Round or square, mixers can be equipped with tips, such as needles, ribbon nozzles or even atomizers, to achieve a specific dispensing pattern. Many dispensing equipment suppliers will customize mixers to suit specific applications.

“We have a customer that assembles headlights. They needed to dispense adhesive into a very small groove with our mixer, but the geometry wouldn’t permit that,” Martucci recalls. “We molded a mixer with a special outlet so it could get into that groove.”

Ashby Cross has just introduced the Dyna-Stat dispensing valve for low and medium viscosity two-part adhesives. The valve is unique in that it provides dynamic mixing with disposable plastic mix chambers. This eliminates the need to clean steel dynamic mixers with solvents. The valve provides high-shear mixing for hard-to-mix materials such as polyurethanes.

Two models are available: one driven by a servomotor, the other by an air motor. The former provides precise, repeatable control over mixing speed regardless of material viscosity. The maximum mixing speed is 5,000 rpm. With the latter, mixer speed is determined by air pressure.

Electric or pneumatic, the valve can be retrofit to most metering systems. Four mixer sizes are available to match most applications.

Regardless of what type of mixer is used, assemblers are well-advised to regularly monitor how well the adhesive is being mixed, says Mandeville.
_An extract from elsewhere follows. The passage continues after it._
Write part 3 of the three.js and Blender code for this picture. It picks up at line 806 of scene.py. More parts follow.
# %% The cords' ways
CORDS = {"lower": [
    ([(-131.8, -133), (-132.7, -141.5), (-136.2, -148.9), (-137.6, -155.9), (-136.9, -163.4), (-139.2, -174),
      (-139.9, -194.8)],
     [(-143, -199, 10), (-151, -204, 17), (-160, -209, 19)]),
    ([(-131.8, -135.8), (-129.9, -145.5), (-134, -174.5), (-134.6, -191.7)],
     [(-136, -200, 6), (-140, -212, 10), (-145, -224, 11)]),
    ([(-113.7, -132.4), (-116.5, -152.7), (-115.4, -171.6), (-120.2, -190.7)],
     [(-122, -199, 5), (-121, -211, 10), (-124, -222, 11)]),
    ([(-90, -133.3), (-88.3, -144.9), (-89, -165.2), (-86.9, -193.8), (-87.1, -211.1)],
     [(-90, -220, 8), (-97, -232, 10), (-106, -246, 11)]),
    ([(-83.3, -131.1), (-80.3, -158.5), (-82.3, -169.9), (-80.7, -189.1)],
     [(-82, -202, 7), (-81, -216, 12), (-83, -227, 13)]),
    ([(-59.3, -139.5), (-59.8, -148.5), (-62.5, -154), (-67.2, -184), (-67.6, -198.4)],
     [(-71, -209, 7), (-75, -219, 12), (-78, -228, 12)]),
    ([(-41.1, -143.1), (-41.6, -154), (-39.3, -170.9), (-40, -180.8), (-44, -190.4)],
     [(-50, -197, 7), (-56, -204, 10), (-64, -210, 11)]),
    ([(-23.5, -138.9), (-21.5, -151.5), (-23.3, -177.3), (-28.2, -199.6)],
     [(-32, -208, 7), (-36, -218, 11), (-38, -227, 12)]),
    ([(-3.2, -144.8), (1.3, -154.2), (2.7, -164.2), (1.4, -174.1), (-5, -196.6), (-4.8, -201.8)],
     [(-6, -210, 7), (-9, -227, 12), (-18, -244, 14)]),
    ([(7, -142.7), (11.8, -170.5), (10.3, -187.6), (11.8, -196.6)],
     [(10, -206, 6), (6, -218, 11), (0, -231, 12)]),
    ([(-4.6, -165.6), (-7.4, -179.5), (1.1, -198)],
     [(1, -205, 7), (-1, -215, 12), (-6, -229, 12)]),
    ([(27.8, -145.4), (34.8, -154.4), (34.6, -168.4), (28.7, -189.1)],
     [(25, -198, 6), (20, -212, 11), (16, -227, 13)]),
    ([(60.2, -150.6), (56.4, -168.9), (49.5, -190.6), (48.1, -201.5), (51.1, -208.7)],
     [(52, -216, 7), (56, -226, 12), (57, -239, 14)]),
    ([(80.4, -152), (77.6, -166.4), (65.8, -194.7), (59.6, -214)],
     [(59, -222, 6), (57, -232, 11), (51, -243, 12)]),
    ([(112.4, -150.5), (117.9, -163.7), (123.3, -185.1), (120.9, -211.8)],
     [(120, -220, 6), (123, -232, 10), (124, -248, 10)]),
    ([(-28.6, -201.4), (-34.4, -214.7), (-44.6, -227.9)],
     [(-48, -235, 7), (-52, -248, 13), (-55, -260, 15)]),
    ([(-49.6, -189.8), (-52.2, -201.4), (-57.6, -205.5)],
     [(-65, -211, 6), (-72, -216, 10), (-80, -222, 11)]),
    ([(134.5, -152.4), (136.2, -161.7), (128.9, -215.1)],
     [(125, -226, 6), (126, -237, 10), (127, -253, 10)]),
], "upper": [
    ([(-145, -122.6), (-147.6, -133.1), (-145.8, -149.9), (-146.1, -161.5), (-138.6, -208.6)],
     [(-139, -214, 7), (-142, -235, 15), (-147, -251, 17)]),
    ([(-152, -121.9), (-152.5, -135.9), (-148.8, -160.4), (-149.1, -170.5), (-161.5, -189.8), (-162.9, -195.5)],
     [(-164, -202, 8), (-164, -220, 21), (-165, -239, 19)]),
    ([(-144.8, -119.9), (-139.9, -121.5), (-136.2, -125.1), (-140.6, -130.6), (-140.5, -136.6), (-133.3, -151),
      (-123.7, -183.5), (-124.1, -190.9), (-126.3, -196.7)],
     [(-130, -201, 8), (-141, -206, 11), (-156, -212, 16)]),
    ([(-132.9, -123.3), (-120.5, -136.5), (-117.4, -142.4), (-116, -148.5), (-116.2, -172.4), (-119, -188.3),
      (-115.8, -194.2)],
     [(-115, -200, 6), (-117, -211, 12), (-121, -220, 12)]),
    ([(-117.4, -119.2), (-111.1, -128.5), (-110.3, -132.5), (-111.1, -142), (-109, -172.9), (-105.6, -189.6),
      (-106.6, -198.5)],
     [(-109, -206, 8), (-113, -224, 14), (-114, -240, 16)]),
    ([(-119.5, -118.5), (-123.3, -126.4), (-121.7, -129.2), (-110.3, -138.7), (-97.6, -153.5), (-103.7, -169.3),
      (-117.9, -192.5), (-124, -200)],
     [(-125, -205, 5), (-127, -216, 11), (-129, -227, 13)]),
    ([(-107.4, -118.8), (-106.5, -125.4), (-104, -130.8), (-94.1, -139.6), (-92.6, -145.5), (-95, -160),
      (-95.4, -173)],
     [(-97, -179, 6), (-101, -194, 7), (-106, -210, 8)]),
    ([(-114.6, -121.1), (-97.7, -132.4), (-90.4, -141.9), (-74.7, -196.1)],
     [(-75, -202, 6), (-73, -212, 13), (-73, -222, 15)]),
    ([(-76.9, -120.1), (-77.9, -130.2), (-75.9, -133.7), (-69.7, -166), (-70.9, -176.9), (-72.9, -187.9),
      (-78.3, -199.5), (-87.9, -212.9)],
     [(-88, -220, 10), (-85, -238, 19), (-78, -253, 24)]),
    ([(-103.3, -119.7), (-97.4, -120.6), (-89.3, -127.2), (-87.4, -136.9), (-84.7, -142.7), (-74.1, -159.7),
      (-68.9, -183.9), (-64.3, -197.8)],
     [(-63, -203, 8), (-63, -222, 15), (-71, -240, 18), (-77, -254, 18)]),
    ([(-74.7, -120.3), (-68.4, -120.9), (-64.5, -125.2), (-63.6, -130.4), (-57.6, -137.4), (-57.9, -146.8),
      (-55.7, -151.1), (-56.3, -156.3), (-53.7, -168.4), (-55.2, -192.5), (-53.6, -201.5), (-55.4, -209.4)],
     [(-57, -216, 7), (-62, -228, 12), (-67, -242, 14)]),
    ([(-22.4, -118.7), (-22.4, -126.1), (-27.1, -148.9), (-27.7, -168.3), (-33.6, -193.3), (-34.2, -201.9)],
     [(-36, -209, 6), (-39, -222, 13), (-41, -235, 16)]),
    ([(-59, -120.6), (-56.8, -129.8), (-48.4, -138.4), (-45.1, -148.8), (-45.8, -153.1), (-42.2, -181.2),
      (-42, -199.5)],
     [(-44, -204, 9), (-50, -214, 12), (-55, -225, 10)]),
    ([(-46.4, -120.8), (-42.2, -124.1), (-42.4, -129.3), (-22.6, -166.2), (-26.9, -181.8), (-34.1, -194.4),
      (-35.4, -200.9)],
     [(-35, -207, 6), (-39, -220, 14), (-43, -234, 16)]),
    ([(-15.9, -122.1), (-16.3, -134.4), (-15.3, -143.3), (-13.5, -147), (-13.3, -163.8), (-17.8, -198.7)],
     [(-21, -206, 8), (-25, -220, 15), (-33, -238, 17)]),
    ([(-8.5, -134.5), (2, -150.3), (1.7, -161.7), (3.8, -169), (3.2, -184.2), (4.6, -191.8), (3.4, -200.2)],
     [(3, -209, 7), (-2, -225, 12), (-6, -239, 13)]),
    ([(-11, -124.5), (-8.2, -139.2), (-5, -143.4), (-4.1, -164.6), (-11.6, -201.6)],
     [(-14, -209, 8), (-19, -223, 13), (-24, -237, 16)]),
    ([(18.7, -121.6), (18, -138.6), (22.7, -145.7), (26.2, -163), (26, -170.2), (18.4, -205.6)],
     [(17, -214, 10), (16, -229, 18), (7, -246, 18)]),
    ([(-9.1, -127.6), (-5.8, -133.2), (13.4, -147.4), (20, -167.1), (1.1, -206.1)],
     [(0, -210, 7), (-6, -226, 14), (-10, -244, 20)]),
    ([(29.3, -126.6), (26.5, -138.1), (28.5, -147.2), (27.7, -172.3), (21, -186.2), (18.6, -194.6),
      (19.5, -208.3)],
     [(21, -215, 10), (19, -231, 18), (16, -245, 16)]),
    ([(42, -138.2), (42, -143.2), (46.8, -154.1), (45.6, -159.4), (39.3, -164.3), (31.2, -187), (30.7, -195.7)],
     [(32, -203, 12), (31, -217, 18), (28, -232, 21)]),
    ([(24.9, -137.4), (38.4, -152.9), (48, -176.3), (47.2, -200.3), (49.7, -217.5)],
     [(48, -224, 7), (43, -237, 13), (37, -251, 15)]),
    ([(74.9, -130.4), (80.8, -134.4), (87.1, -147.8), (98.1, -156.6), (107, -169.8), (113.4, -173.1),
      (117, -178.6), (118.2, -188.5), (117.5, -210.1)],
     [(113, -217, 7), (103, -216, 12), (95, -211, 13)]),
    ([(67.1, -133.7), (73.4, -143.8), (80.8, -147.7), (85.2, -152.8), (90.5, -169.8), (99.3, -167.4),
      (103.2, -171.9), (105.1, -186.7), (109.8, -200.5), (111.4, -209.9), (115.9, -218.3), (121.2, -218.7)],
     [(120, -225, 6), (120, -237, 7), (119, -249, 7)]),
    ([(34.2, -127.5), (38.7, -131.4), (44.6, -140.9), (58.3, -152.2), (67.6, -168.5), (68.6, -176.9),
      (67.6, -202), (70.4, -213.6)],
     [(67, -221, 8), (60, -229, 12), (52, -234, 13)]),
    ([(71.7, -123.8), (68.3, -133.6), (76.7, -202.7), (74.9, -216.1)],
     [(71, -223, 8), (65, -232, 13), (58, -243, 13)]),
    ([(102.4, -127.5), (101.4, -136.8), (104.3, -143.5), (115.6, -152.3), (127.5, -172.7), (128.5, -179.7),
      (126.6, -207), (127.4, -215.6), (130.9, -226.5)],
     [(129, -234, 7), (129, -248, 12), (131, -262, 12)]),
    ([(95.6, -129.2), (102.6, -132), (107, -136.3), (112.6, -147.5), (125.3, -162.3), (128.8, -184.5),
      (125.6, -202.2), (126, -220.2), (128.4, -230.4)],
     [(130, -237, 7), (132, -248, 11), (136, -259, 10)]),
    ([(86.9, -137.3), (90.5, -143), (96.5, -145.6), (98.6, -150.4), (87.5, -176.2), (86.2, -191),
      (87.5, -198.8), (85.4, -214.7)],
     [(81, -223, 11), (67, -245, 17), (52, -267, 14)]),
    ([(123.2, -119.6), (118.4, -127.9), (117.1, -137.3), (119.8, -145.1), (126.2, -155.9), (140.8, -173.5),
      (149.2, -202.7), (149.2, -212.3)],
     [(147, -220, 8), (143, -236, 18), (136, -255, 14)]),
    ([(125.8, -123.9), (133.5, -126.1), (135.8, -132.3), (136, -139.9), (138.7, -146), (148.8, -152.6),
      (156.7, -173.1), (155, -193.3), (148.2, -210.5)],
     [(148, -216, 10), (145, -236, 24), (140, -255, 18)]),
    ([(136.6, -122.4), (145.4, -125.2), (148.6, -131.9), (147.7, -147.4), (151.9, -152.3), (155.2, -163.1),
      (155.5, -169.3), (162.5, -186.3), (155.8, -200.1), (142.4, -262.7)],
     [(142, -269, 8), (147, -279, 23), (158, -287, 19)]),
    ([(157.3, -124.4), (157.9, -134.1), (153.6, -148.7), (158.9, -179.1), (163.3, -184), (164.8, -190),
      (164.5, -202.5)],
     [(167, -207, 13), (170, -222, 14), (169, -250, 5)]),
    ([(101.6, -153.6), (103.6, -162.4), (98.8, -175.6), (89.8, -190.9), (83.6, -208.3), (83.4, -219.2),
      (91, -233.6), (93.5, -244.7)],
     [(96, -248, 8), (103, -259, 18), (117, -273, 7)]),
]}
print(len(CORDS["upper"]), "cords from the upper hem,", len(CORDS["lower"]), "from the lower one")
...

Depending on the material and the machine, assemblers might check the mix once per shift, once per day or once per week.

It’s also a good idea to check the mixer regularly for signs that cured adhesive is occluding the flow of material. In fact, many meter-mix machines let engineers set up automatic purge cycles based on the cure time of the adhesive. For example, if the adhesive cures in an hour, engineers can program the machine to run a fresh shot of adhesive through the mixer if it hasn’t dispensed any material for, say, 30 minutes.

 The volume of the purge shot only needs to equal the volume of the mixer. Of course, engineers will have to weigh the cost of wasted adhesive against the cost of a disposable mixer.